The other thing that separates this game from Hades is the amount of stuff you'll keep between runs. In Metal Bringer you don't really start from scratch each run. I don't mean that in the sense of gaining meta progression either. You can analyze mech parts and apps during a run to permanently unlock them. Meaning the longer you play, the more stuff you will collect and the stronger you will be at the start of a run.

Eventually the stuff you'll find during runs will become largely inconsequential because you just start with a full loadout of whatever you want. The game is still fun at that stage, but the aspect of "making a build on the fly" is lost.

So yeah I wouldn't recommend buying this if you're looking for something like Hades. It's a very different experience. In Metal Bringer it's less about "winning with whatever you're given" and more about "How hard can I break the game with all the cool stuff I've found?".
Come on man you're looking at a game for mechs and wondering if its like Hades.
I very much disagree with both of these posts. I would say that what I'm enjoying about the game is what you're supposing. It's appealing in the way that Hades was, and in the way that mech building can be.
It's DEFINITELY not as involved on either front. Something simpler, smaller, and it feels like it fits in the size that it's in.

The apps that Xaeion is talking about are basically the first of five rarities. The rarer apps tend to make a more considerable difference, and (I think) each feels like a "one-up" on how nuts the last was. More crossbow bolts stacks with other things, and my first "oh snap I can do a ranged" build was stacking crossbow effects.
Mill Apr 20 @ 5:50pm 
Metal Bringer leans way too hard into the meta progression and the game is unfortunately balanced around that.
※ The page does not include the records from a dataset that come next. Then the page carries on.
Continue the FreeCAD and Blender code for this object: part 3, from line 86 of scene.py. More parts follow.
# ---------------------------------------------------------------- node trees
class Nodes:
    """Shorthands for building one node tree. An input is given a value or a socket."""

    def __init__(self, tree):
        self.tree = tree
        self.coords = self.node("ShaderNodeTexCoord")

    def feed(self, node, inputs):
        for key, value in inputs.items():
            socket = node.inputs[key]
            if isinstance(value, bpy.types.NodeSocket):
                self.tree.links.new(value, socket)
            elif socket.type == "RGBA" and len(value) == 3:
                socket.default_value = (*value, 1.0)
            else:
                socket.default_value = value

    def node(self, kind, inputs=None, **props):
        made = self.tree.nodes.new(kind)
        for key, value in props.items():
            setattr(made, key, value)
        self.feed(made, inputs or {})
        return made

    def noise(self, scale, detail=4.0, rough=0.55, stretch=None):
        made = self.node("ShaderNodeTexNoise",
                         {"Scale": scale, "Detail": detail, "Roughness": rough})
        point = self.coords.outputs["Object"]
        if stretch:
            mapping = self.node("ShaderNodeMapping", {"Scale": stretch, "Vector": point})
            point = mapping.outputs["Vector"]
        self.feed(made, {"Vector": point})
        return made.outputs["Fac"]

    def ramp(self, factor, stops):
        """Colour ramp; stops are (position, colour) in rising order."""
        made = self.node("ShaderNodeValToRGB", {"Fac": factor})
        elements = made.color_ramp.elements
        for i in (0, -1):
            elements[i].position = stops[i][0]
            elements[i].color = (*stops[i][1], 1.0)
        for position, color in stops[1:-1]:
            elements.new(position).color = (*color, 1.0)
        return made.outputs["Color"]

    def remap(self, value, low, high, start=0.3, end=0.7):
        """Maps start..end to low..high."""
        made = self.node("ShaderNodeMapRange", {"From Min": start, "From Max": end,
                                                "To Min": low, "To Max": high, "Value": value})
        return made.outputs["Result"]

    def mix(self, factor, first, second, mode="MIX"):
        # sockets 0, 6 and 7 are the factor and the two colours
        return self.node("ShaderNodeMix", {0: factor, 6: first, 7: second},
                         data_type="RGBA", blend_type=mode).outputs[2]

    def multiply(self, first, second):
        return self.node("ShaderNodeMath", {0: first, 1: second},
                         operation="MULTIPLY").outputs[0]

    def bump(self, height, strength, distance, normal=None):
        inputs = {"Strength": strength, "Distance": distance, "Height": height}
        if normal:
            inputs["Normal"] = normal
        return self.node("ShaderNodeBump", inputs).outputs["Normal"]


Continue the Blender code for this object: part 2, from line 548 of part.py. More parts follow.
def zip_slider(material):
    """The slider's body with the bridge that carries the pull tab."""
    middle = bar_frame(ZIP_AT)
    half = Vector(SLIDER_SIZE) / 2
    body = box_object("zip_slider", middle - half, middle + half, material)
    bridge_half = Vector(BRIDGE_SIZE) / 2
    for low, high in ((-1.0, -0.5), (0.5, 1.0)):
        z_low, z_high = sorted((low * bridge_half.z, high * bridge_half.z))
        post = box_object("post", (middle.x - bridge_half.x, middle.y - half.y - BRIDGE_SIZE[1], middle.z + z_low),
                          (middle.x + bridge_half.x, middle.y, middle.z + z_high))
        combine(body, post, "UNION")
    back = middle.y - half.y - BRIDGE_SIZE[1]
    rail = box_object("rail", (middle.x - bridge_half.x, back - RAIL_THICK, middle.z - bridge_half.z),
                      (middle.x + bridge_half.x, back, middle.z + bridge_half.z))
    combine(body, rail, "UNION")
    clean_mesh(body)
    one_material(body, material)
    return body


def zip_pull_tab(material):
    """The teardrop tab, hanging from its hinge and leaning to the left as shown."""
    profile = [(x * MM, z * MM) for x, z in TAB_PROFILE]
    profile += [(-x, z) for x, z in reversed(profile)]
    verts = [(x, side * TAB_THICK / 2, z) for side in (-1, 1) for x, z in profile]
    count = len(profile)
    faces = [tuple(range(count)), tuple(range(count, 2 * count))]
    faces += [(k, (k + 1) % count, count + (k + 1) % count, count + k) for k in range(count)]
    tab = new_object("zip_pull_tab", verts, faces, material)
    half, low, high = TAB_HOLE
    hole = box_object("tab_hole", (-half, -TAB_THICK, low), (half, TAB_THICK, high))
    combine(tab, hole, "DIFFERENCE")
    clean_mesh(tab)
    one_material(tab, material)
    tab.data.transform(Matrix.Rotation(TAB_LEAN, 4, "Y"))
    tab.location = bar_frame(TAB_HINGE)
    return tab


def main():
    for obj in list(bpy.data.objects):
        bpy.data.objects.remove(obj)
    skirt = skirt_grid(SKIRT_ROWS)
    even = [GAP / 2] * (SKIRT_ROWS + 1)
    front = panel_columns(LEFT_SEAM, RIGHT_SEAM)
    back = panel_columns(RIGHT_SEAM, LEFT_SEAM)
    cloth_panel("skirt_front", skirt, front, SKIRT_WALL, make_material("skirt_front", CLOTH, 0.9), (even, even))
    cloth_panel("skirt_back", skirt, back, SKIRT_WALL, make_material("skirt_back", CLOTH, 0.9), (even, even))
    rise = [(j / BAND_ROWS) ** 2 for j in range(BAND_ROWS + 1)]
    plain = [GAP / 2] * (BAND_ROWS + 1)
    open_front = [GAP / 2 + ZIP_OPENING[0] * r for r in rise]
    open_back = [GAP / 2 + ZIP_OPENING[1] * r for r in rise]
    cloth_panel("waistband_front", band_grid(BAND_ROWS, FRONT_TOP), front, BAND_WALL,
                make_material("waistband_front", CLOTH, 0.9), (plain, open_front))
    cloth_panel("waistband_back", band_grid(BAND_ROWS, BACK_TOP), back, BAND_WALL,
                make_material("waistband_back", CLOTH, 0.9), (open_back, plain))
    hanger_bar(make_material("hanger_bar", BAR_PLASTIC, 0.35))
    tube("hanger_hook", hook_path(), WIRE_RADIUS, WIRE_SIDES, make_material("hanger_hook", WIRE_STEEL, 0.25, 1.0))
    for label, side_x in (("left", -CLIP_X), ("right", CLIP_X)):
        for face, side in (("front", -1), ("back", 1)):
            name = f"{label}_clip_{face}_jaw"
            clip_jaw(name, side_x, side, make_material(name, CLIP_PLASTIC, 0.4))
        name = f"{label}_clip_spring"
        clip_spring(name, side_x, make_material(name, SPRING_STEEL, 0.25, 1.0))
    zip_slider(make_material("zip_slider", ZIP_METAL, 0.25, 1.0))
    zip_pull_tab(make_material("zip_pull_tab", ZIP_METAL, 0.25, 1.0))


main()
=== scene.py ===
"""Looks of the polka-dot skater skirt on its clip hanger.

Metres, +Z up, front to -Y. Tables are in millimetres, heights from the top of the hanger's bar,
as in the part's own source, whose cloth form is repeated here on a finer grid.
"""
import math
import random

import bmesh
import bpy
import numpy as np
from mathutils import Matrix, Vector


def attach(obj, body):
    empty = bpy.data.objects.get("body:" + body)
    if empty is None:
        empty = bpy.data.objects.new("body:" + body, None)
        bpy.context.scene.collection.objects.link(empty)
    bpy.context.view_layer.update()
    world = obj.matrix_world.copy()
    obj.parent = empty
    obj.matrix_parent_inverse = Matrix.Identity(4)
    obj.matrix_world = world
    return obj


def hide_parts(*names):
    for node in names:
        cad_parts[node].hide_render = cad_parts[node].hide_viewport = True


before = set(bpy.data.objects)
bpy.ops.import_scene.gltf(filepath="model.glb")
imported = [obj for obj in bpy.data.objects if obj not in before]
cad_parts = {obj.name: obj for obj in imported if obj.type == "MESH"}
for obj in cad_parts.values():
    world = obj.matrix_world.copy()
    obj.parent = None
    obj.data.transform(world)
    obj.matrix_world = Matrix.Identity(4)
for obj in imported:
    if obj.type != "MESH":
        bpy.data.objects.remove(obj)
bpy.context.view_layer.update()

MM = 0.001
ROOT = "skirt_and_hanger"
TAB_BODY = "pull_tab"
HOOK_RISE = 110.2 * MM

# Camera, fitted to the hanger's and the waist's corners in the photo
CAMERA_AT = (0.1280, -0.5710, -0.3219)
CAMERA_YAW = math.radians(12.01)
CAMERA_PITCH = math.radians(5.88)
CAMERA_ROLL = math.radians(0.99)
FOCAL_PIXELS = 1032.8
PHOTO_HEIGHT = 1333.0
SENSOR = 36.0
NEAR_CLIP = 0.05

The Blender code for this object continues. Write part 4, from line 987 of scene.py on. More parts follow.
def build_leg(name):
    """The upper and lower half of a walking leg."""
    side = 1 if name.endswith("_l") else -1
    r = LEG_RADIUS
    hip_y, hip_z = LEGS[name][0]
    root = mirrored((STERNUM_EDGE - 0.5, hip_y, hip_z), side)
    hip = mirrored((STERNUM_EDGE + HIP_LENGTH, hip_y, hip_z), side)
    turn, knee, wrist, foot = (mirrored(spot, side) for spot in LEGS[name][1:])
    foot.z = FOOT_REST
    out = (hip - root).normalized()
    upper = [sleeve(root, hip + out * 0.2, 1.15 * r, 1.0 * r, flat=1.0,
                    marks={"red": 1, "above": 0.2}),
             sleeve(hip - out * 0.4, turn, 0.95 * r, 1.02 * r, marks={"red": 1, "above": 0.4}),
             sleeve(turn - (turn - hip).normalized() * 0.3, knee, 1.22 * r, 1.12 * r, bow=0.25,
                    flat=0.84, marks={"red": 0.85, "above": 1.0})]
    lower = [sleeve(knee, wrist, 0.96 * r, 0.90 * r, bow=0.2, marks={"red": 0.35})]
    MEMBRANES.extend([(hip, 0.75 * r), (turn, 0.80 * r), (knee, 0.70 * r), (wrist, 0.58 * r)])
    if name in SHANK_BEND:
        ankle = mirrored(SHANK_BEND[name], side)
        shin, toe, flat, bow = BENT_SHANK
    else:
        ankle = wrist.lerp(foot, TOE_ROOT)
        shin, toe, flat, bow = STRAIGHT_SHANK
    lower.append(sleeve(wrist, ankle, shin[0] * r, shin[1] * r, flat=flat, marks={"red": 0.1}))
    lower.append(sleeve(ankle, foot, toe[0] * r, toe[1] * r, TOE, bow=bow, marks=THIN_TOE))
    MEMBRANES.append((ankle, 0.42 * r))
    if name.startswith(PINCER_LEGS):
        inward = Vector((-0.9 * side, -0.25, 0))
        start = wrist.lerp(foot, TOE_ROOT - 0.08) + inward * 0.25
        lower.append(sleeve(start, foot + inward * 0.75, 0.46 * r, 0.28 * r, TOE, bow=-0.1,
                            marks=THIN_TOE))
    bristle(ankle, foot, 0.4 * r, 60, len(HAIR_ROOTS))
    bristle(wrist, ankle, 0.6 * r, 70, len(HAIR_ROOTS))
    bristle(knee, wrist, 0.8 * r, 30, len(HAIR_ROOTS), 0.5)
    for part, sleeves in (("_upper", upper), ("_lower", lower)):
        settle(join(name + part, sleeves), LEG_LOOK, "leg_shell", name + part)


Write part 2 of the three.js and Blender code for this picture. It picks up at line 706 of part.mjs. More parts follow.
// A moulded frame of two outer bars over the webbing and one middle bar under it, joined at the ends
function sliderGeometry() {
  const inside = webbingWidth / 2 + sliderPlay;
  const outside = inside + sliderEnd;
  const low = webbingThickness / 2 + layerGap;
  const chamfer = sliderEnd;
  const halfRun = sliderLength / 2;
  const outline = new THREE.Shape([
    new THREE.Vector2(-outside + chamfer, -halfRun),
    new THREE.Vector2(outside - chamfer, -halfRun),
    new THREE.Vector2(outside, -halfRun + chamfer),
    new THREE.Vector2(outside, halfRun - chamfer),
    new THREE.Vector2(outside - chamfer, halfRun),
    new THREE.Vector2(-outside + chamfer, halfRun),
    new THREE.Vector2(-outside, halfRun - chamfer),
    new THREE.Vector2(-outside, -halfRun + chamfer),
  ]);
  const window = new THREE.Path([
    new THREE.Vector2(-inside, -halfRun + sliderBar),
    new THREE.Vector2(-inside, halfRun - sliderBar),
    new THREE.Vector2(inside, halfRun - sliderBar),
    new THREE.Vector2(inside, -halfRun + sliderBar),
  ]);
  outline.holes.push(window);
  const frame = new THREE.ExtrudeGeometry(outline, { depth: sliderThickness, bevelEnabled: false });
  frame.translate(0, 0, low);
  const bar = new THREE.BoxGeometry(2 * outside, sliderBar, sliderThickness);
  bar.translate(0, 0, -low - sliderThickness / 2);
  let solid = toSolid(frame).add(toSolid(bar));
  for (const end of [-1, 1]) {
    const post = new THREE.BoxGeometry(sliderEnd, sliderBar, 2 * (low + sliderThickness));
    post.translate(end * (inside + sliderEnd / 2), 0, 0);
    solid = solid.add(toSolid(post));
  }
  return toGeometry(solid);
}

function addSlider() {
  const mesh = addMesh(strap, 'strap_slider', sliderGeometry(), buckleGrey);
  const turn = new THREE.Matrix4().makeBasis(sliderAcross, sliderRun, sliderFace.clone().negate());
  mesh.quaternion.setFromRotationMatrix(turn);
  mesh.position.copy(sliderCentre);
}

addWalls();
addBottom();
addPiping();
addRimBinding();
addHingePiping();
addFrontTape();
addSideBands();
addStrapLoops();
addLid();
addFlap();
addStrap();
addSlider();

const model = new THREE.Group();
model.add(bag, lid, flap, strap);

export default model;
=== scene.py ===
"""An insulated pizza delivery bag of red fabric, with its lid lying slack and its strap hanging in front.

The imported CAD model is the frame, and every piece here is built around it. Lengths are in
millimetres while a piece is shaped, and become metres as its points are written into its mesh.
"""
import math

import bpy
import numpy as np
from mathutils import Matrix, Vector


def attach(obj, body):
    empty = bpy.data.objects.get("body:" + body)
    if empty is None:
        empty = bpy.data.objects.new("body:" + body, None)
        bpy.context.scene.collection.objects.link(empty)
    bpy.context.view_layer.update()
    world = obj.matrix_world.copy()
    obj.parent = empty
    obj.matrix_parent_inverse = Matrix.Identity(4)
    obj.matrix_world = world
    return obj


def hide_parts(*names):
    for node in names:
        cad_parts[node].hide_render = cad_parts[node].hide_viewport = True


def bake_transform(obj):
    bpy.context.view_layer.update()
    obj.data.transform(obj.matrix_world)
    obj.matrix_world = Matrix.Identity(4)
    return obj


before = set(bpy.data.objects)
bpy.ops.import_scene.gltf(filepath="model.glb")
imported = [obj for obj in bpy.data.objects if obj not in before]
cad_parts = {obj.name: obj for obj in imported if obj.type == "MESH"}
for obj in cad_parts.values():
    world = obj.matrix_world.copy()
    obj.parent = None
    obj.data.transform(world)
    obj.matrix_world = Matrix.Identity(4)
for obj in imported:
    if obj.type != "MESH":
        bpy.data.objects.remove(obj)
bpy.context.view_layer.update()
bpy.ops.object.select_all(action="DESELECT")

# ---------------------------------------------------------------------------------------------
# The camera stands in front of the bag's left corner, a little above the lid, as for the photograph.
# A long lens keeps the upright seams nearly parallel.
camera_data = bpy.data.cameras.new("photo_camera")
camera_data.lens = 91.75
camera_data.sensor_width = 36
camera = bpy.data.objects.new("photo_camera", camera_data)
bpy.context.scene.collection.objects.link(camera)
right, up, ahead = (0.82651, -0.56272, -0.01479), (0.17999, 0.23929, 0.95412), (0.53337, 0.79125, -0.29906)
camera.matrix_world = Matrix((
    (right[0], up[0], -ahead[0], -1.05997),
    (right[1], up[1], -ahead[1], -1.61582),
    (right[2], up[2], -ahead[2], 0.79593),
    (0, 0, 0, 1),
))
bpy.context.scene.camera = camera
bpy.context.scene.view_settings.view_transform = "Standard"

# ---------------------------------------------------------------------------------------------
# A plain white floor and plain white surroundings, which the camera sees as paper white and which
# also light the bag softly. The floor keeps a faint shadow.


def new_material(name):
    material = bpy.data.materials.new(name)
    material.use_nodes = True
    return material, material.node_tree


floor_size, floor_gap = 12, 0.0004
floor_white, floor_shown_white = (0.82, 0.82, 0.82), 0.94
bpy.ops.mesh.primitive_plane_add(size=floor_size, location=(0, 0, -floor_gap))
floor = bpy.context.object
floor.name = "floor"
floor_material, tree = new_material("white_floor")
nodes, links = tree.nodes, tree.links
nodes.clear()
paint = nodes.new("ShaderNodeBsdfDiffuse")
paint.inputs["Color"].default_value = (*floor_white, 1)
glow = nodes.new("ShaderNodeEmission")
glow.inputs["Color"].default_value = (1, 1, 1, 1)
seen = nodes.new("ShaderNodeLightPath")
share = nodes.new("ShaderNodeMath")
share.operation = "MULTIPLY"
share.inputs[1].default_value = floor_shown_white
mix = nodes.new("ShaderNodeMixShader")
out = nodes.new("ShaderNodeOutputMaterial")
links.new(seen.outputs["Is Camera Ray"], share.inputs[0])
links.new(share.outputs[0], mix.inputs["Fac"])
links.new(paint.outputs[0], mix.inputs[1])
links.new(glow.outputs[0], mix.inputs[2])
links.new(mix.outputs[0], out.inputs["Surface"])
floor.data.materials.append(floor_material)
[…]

The first 2 floors are fine, but floor 3 has a huge difficulty spike in the form of mobs of laser beam spamming mechs that deal drastically higher damage than anything up to that point. I died in one hit on my first visit to that floor. By the time you can kill the enemies and survive, the last floor becomes pretty easy.

The "real" game starts on run 2 and you'll hit a wall almost immediately because the minibosses are now on crack. You are at the mercy of this game's terrible targeting system and these guys never stop moving and can dodge just about everything you throw at them.
The solution is to fill the screen with so many projectiles that they just run into them, but again this requires a lot of grinding.

The other big problem is the demo has mech part blueprints in the levels and the full game doesn't have that. You have to spend a lot of credits on research fees to get them, and thats only if the game decides not to blow them up when you defeat enemy mechs.
overmage Apr 23 @ 11:45am 
Originally posted by Mill:
Metal Bringer leans way too hard into the meta progression and the game is unfortunately balanced around that. The first 2 floors are fine, but floor 3 has a huge difficulty spike in the form of mobs of laser beam spamming mechs that deal drastically higher damage than anything up to that point. I died in one hit on my first visit to that floor. By the time you can kill the enemies and survive, the last floor becomes pretty easy.

The "real" game starts on run 2 and you'll hit a wall almost immediately because the minibosses are now on crack. You are at the mercy of this game's terrible targeting system and these guys never stop moving and can dodge just about everything you throw at them.
The solution is to fill the screen with so many projectiles that they just run into them, but again this requires a lot of grinding.

The other big problem is the demo has mech part blueprints in the levels and the full game doesn't have that. You have to spend a lot of credits on research fees to get them, and thats only if the game decides not to blow them up when you defeat enemy mechs.

A better solution is to use melee weapons. Unfortunately the game is much easier melee than ranged. You just need the Lock On part and some levels in targeting.